[Start]

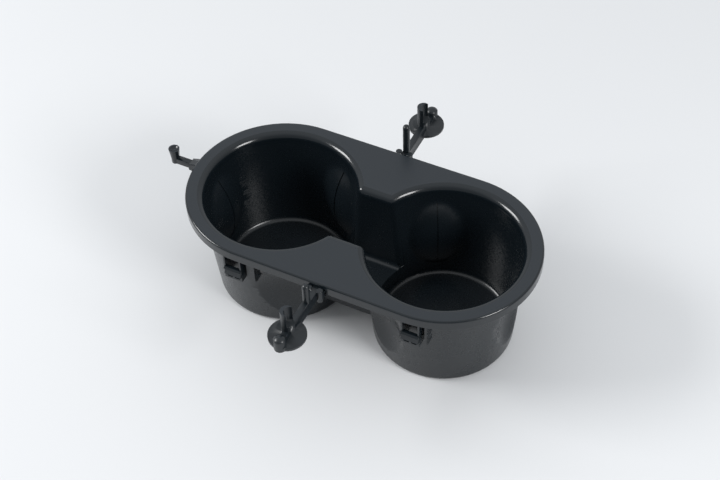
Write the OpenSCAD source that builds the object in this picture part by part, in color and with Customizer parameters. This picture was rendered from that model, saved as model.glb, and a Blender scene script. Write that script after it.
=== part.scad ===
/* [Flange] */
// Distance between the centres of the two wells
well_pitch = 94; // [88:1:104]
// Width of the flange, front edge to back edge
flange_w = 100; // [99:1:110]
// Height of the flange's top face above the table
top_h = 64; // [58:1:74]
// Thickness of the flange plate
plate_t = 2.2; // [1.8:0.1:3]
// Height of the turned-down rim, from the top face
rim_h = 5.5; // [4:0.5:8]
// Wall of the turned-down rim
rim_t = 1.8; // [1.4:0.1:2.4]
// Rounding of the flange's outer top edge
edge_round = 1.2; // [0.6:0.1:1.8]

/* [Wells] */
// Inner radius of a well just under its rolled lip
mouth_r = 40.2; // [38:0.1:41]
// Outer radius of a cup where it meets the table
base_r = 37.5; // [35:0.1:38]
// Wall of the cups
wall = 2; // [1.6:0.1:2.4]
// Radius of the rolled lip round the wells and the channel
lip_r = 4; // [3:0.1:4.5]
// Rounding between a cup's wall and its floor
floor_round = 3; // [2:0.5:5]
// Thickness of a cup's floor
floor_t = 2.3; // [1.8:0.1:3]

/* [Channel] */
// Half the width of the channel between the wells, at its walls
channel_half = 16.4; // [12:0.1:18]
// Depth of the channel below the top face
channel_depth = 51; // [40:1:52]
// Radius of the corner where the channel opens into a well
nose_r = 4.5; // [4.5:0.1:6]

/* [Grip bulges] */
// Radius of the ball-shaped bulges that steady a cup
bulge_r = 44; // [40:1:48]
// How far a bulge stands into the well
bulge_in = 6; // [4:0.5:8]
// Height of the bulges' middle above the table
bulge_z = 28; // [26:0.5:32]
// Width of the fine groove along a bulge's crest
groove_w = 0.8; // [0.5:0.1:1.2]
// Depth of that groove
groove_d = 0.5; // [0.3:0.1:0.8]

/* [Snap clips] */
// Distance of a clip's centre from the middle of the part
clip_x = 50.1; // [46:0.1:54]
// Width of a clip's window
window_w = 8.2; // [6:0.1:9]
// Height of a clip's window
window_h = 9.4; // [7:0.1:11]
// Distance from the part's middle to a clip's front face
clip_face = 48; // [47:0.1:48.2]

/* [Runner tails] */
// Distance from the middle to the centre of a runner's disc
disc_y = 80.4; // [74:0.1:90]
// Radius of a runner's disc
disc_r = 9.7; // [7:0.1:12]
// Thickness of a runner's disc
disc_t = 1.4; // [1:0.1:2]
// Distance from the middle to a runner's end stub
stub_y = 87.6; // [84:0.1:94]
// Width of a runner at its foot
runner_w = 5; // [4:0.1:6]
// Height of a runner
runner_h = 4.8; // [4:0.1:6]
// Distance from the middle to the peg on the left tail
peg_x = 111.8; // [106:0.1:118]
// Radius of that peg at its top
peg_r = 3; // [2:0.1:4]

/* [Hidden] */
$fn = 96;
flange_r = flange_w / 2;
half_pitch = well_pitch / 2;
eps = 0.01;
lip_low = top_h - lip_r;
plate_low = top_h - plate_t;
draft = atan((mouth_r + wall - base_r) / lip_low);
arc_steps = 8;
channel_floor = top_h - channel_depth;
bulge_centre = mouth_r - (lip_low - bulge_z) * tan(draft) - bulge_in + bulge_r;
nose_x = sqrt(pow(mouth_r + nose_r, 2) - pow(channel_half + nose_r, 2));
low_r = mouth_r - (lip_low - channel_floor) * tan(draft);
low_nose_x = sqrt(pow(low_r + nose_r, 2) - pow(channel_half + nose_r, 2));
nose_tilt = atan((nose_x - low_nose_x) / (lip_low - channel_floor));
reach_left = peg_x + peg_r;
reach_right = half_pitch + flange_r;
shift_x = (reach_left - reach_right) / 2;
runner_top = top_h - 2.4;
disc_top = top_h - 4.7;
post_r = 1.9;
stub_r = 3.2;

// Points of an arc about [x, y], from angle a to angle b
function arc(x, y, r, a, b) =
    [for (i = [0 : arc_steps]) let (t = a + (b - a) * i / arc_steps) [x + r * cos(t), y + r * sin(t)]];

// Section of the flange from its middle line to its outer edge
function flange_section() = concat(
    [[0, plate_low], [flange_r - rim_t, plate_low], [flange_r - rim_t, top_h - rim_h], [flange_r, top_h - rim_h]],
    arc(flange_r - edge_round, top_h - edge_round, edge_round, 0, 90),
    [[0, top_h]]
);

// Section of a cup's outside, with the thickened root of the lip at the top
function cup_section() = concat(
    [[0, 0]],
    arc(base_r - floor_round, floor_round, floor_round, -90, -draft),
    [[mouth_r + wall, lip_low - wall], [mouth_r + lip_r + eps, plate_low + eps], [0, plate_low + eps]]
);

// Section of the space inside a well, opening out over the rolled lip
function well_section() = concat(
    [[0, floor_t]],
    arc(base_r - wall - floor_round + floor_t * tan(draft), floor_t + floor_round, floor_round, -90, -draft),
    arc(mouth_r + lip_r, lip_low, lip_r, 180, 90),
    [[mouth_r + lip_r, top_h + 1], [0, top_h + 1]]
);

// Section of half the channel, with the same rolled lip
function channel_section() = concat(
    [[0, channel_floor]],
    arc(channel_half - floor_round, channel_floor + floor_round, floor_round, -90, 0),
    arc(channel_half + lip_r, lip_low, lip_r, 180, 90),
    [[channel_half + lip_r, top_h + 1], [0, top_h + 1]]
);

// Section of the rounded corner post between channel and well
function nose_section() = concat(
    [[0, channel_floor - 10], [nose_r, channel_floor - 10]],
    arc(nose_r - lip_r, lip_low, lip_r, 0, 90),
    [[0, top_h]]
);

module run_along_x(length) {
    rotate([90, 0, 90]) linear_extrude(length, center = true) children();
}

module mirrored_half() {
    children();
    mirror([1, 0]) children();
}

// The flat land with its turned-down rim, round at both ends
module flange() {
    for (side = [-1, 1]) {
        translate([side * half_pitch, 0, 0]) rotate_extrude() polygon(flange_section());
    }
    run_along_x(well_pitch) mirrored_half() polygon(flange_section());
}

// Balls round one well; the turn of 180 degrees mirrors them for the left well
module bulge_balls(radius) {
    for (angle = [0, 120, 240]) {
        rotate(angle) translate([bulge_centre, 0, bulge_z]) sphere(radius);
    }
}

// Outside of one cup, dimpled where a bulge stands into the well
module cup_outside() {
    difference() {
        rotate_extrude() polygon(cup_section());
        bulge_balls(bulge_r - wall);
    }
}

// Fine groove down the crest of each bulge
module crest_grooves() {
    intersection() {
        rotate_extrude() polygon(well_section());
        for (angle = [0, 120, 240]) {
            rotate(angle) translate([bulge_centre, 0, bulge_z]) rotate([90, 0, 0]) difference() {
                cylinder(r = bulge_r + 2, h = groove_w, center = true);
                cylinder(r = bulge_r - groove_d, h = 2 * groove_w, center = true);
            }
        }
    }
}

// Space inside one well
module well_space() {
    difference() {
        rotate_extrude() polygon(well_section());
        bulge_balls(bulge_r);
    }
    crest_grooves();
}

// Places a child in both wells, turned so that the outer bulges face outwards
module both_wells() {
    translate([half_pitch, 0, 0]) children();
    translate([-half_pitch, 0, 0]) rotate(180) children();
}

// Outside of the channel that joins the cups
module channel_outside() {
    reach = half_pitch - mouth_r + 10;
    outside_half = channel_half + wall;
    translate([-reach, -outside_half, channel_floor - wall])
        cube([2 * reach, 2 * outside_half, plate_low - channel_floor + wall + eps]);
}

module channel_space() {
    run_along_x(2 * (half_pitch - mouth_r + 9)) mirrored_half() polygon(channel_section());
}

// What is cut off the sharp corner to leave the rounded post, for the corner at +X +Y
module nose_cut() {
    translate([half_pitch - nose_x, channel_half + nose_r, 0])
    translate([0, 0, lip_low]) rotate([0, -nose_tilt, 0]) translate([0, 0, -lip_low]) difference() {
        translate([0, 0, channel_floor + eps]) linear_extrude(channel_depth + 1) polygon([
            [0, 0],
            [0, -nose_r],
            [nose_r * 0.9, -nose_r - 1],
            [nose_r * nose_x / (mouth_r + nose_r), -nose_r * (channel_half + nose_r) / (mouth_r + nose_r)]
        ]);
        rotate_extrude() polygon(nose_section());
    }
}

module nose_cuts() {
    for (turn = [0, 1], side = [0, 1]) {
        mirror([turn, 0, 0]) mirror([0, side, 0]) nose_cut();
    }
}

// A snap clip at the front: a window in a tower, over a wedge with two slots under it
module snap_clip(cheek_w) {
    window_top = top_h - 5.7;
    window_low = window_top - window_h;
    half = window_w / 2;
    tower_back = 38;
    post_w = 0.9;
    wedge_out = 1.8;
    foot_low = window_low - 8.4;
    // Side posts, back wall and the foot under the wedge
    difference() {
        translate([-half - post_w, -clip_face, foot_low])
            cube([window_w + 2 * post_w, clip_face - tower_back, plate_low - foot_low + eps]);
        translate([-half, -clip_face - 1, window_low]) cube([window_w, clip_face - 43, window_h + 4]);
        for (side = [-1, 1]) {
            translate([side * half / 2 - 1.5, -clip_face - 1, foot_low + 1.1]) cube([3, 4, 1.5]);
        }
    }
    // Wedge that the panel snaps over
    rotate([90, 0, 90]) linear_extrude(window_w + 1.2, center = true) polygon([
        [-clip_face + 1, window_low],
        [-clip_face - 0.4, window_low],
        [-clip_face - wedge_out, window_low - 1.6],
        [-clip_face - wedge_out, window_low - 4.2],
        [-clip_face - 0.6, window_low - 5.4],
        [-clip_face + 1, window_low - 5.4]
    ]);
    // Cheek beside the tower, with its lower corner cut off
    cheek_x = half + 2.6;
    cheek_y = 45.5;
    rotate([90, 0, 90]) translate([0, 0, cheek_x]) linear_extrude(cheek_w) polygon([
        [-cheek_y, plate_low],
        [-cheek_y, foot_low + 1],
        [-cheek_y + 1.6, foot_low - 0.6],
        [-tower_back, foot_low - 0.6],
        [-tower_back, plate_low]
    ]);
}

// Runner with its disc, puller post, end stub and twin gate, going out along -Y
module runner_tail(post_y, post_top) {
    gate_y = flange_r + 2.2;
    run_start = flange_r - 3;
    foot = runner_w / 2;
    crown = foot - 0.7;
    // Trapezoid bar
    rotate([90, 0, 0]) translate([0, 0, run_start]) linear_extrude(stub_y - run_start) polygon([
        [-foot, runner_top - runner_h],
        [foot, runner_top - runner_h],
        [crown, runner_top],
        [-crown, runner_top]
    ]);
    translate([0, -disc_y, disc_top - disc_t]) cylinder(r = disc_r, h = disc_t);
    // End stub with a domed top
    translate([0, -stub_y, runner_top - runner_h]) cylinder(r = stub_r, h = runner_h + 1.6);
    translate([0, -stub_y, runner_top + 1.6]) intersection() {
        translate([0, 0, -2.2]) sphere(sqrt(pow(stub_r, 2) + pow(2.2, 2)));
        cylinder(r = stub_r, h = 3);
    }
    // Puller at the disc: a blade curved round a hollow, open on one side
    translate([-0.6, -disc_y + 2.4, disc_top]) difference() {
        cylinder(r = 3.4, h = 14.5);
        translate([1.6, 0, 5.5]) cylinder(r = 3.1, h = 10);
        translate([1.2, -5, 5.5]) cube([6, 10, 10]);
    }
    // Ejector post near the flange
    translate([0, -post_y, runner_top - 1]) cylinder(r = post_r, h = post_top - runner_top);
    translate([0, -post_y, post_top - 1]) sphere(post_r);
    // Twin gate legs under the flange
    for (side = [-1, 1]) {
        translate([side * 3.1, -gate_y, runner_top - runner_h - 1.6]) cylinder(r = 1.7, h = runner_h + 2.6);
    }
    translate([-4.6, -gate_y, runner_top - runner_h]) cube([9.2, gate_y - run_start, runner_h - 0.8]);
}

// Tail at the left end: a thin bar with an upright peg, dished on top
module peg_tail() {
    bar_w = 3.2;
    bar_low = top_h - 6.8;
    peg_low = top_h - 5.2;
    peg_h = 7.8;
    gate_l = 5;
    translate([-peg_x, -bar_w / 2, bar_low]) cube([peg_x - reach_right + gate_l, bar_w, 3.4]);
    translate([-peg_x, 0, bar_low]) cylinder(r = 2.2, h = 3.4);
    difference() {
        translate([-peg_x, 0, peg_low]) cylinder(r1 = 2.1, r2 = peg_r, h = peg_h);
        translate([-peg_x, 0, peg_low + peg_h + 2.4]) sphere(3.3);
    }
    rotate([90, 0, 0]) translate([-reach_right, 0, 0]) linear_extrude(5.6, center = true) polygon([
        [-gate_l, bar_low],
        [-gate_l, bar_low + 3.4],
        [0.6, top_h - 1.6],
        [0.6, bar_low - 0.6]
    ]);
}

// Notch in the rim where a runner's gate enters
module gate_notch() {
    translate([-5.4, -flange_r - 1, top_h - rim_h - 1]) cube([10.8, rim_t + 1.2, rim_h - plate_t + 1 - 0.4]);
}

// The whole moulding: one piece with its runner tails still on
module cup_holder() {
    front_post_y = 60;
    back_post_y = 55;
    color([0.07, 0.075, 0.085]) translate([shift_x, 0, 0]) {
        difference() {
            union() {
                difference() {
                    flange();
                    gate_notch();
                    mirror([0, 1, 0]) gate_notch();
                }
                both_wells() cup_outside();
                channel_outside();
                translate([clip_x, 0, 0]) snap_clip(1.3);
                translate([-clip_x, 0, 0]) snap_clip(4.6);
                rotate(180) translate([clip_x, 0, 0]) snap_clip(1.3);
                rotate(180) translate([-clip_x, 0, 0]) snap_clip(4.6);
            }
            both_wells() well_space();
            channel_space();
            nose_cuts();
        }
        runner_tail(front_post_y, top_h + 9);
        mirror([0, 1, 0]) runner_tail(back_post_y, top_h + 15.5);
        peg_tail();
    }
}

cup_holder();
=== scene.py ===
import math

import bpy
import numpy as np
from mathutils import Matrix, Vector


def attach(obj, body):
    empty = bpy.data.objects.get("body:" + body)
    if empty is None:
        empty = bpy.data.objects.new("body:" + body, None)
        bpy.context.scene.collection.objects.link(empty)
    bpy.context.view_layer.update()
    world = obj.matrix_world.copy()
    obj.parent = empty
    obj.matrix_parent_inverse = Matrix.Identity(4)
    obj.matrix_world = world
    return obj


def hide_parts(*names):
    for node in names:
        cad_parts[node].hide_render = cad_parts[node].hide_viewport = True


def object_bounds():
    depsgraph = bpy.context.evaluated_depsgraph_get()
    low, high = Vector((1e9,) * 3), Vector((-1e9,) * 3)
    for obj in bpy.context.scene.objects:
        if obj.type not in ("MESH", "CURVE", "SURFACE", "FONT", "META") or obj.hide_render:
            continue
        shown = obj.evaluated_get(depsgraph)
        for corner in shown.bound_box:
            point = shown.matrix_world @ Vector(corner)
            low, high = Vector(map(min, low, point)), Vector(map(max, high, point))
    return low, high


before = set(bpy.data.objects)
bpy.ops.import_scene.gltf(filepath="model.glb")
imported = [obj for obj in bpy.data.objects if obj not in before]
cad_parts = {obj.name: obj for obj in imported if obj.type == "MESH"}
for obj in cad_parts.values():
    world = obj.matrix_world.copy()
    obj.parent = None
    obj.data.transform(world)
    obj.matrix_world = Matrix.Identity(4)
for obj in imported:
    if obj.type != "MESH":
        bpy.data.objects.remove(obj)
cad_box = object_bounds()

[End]

Return, unchanged, each line from the line containing "cad_parts[node].hide_render = cad_parts[node].hide_viewport" through the last line of the material.

        cad_parts[node].hide_render = cad_parts[node].hide_viewport = True


def object_bounds():
    depsgraph = bpy.context.evaluated_depsgraph_get()
    low, high = Vector((1e9,) * 3), Vector((-1e9,) * 3)
    for obj in bpy.context.scene.objects:
        if obj.type not in ("MESH", "CURVE", "SURFACE", "FONT", "META") or obj.hide_render:
            continue
        shown = obj.evaluated_get(depsgraph)
        for corner in shown.bound_box:
            point = shown.matrix_world @ Vector(corner)
            low, high = Vector(map(min, low, point)), Vector(map(max, high, point))
    return low, high


before = set(bpy.data.objects)
bpy.ops.import_scene.gltf(filepath="model.glb")
imported = [obj for obj in bpy.data.objects if obj not in before]
cad_parts = {obj.name: obj for obj in imported if obj.type == "MESH"}
for obj in cad_parts.values():
    world = obj.matrix_world.copy()
    obj.parent = None
    obj.data.transform(world)
    obj.matrix_world = Matrix.Identity(4)
for obj in imported:
    if obj.type != "MESH":
        bpy.data.objects.remove(obj)
cad_box = object_bounds()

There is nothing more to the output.